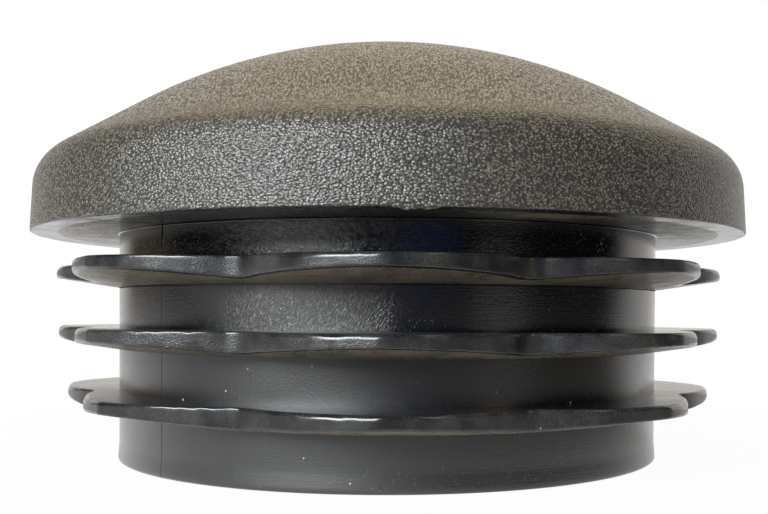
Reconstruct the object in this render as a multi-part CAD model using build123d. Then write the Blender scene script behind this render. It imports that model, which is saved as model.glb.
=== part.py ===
from build123d import *

import math
import os

# Round domed tube end cap, moulded in one piece. Millimetres and degrees, +Z up.
# The origin is the centre of the stem's open end, and -Y is the front.

# The tube that the cap closes
TUBE_OUTSIDE_DIAMETER = 60.0
TUBE_WALL = 2.0

# Head: a low rim wall, a rounded shoulder, a conical band and a spherical crown
RIM_HEIGHT = 5.5  # up to the sharp corner that the shoulder radius rounds off
RIM_DRAFT = 2.0
RIM_EDGE_CHAMFER = 0.25
SHOULDER_RADIUS = 3.5
CONE_SLOPE = 31.6
CONE_WIDTH = 7.5
ROOF_THICKNESS = 2.6

# Stem: a drafted hollow spigot with a slight lip at its open end
STEM_TO_BORE_GAP = 5.0
STEM_DRAFT = 1.05
STEM_WALL = 2.4
STEM_NOSE_LENGTH = 5.7  # from the open end up to the top of the lead fin
STEM_ROOT_RADIUS = 0.2
LIP_HEIGHT = 1.4
LIP_FLARE = 0.12
LIP_EDGE_CHAMFER = 0.25
CORE_DRAFT = 1.0
CORE_CORNER_RADIUS = 3.0

# Fins: flat on top, tapered below, and scalloped into petals. The lead fin is the lowest.
FIN_COUNT = 3
FIN_PITCH = 5.0
FIN_TO_HEAD_GAP = 2.6
FIN_GRIP = 0.9  # how far a petal's tip stands past the tube's bore
LEAD_FIN_GRIP = -0.15  # the lead fin slides in freely and centres the cap
FIN_ROOT_THICKNESS = 1.8
FIN_TIP_THICKNESS = 0.88
PETAL_COUNT = 8
PETAL_FLANK_RADIUS = 13.0
VALLEY_STEP = 1.7  # from the stem out to the sharp valley between two petals
VALLEY_RADIUS = 2.0
BLANK_MARGIN = 0.5  # how far the full-round fin stands past its petals before they are cut

# Dependent sizes
head_radius = TUBE_OUTSIDE_DIAMETER / 2
bore_radius = head_radius - TUBE_WALL
stem_radius = bore_radius - STEM_TO_BORE_GAP
stem_length = STEM_NOSE_LENGTH + (FIN_COUNT - 1) * FIN_PITCH + FIN_TO_HEAD_GAP
cone_rise = math.tan(math.radians(CONE_SLOPE))
cone_foot_radius = head_radius - RIM_HEIGHT * math.tan(math.radians(RIM_DRAFT))
cone_foot_height = stem_length + RIM_HEIGHT
crown_edge_radius = cone_foot_radius - CONE_WIDTH
crown_edge_height = cone_foot_height + CONE_WIDTH * cone_rise
crown_radius = crown_edge_radius / math.sin(math.radians(CONE_SLOPE))
crown_centre_height = crown_edge_height - crown_edge_radius / cone_rise
apex_height = crown_centre_height + crown_radius


def stem_radius_at(height):
    """Return the drafted stem's outer radius at a height above its open end."""
    return stem_radius - (stem_length - height) * math.tan(math.radians(STEM_DRAFT))


def fin_levels():
    """Return each fin's top height and tip radius, from the lead fin up."""
    levels = []
    for index in range(FIN_COUNT):
        grip = LEAD_FIN_GRIP if index == 0 else FIN_GRIP
        levels.append((STEM_NOSE_LENGTH + index * FIN_PITCH, bore_radius + grip))
    return levels


def vertex_at(section, corner):
    """Return the section's vertex nearest to the corner."""
    return section.vertices().sort_by_distance((*corner, 0))[0]


def head_section():
    """Return the dome's half section, with its shoulder and rim edge rounded."""
    rim_foot = (head_radius, stem_length)
    cone_foot = (cone_foot_radius, cone_foot_height)
    crown_edge = (crown_edge_radius, crown_edge_height)
    apex = (0, apex_height)
    outline = Polyline(apex, (0, stem_length), rim_foot, cone_foot, crown_edge)
    outline += RadiusArc(crown_edge, apex, -crown_radius)
    section = fillet(vertex_at(make_face(outline), cone_foot), SHOULDER_RADIUS)
    return chamfer(vertex_at(section, rim_foot), RIM_EDGE_CHAMFER)


def stem_section():
    """Return the solid stem's half section, flared into the lip at its open end."""
    lip_edge = (stem_radius_at(0) + LIP_FLARE, 0)
    lip_top = (stem_radius_at(LIP_HEIGHT), LIP_HEIGHT)
    root = (stem_radius, stem_length)
    section = make_face(Polyline((0, 0), lip_edge, lip_top, root, (0, stem_length), close=True))
    return chamfer(vertex_at(section, lip_edge), LIP_EDGE_CHAMFER)


def fin_section(top, tip_radius):
    """Return the half section of one full-round fin, flat on top and tapered below."""
    underside = top - FIN_ROOT_THICKNESS
    root_radius = stem_radius_at(underside)
    taper = (FIN_ROOT_THICKNESS - FIN_TIP_THICKNESS) / (tip_radius - root_radius)
    blank_radius = tip_radius + BLANK_MARGIN
    edge = top - FIN_TIP_THICKNESS + BLANK_MARGIN * taper
    corners = [(0, top), (blank_radius, top), (blank_radius, edge), (root_radius, underside)]
    return make_face(Polyline(*corners, (0, underside), close=True))


def core_section():
    """Return the half section of the hollow, from below the open end up to its domed roof."""
    draft = math.tan(math.radians(CORE_DRAFT))
    mouth_radius = stem_radius_at(0) - STEM_WALL
    foot = (mouth_radius + STEM_WALL * draft, -STEM_WALL)
    top = (mouth_radius - apex_height * draft, apex_height)
    plug = make_face(Polyline((0, -STEM_WALL), foot, top, (0, apex_height), close=True))
    section = plug & Pos(0, crown_centre_height) * Circle(crown_radius - ROOF_THICKNESS)
    return fillet(vertex_at(section, top), CORE_CORNER_RADIUS)


def cap_section():
    """Return the cap's half section, with its fins still full-round."""
    section = head_section() + stem_section()
    section = fillet(vertex_at(section, (stem_radius, stem_length)), STEM_ROOT_RADIUS)
    for top, tip_radius in fin_levels():
        section += fin_section(top, tip_radius)
    return section - core_section()


def petal_plan(tip_radius):
    """Return a fin's plan: petals of two convex flanks each, meeting in rounded valleys."""
    valley_radius = stem_radius + VALLEY_STEP
    half_petal = 180 / PETAL_COUNT
    tips = [Vector(0, -tip_radius).rotate(Axis.Z, 2 * half_petal * i) for i in range(PETAL_COUNT)]
    first_valley = Vector(0, -valley_radius).rotate(Axis.Z, -half_petal)
    outline = Curve()
    for index, tip in enumerate(tips):
        before = first_valley.rotate(Axis.Z, 2 * half_petal * index)
        after = first_valley.rotate(Axis.Z, 2 * half_petal * (index + 1))
        outline += RadiusArc(before, tip, -PETAL_FLANK_RADIUS)
        outline += RadiusArc(tip, after, -PETAL_FLANK_RADIUS)
    plan = make_face(outline)
    valleys = plan.vertices().filter_by(lambda vertex: vertex.center().length < tip_radius - 0.01)
    return fillet(valleys, VALLEY_RADIUS)


def petal_relief(top, tip_radius):
    """Return the ring of stock cut from one full-round fin to leave its petals."""
    stock = Circle(tip_radius + 2 * BLANK_MARGIN) - petal_plan(tip_radius)
    foot = top - FIN_ROOT_THICKNESS - BLANK_MARGIN
    return Pos(0, 0, foot) * extrude(stock, top + BLANK_MARGIN - foot)


def end_cap():
    """Return the finished cap."""
    cap = revolve(Plane.XZ * cap_section(), Axis.Z)
    for top, tip_radius in fin_levels():
        cap -= petal_relief(top, tip_radius)
    return cap


os.makedirs("parts", exist_ok=True)
export_step(end_cap(), "parts/end_cap.step")
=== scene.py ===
"""Tube end cap: a grained dome on a hollow stem that carries three scalloped fins.

Metres throughout. The origin is the centre of the stem's open end, +Z points to the dome and -Y
is the front. Azimuths run from the front towards +X.
"""

import logging
import math
from collections.abc import Sequence
from dataclasses import dataclass, field
from enum import Enum

import bmesh
import bpy
import numpy as np
from mathutils import Matrix, Vector


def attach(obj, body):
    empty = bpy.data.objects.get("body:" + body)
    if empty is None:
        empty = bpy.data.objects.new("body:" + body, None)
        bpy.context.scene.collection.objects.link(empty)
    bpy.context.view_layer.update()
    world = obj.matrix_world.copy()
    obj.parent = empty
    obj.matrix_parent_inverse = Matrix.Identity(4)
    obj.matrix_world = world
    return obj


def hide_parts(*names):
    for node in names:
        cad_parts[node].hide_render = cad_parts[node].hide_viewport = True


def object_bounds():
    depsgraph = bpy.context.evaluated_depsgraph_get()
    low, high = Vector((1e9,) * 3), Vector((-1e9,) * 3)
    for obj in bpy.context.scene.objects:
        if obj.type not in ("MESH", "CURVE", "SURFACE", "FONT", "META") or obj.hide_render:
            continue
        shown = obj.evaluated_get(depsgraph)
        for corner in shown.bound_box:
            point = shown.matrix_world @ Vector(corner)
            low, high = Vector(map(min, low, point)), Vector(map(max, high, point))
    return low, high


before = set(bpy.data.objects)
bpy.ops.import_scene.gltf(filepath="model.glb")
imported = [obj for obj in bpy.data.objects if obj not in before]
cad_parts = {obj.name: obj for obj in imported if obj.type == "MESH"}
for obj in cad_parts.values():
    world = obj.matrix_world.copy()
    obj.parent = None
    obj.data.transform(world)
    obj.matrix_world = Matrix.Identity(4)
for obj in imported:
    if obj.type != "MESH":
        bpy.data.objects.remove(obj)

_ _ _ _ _

AIM OF THE TASK: Out of the data above, set down the lines from the one with "stock = Circle(tip_radius" to the one with "point = shown.matrix_world", both included, exactly as written and with no additions.

WRITTEN SOLUTION:
    stock = Circle(tip_radius + 2 * BLANK_MARGIN) - petal_plan(tip_radius)
    foot = top - FIN_ROOT_THICKNESS - BLANK_MARGIN
    return Pos(0, 0, foot) * extrude(stock, top + BLANK_MARGIN - foot)


def end_cap():
    """Return the finished cap."""
    cap = revolve(Plane.XZ * cap_section(), Axis.Z)
    for top, tip_radius in fin_levels():
        cap -= petal_relief(top, tip_radius)
    return cap


os.makedirs("parts", exist_ok=True)
export_step(end_cap(), "parts/end_cap.step")
=== scene.py ===
"""Tube end cap: a grained dome on a hollow stem that carries three scalloped fins.

Metres throughout. The origin is the centre of the stem's open end, +Z points to the dome and -Y
is the front. Azimuths run from the front towards +X.
"""

import logging
import math
from collections.abc import Sequence
from dataclasses import dataclass, field
from enum import Enum

import bmesh
import bpy
import numpy as np
from mathutils import Matrix, Vector


def attach(obj, body):
    empty = bpy.data.objects.get("body:" + body)
    if empty is None:
        empty = bpy.data.objects.new("body:" + body, None)
        bpy.context.scene.collection.objects.link(empty)
    bpy.context.view_layer.update()
    world = obj.matrix_world.copy()
    obj.parent = empty
    obj.matrix_parent_inverse = Matrix.Identity(4)
    obj.matrix_world = world
    return obj


def hide_parts(*names):
    for node in names:
        cad_parts[node].hide_render = cad_parts[node].hide_viewport = True


def object_bounds():
    depsgraph = bpy.context.evaluated_depsgraph_get()
    low, high = Vector((1e9,) * 3), Vector((-1e9,) * 3)
    for obj in bpy.context.scene.objects:
        if obj.type not in ("MESH", "CURVE", "SURFACE", "FONT", "META") or obj.hide_render:
            continue
        shown = obj.evaluated_get(depsgraph)
        for corner in shown.bound_box:
            point = shown.matrix_world @ Vector(corner)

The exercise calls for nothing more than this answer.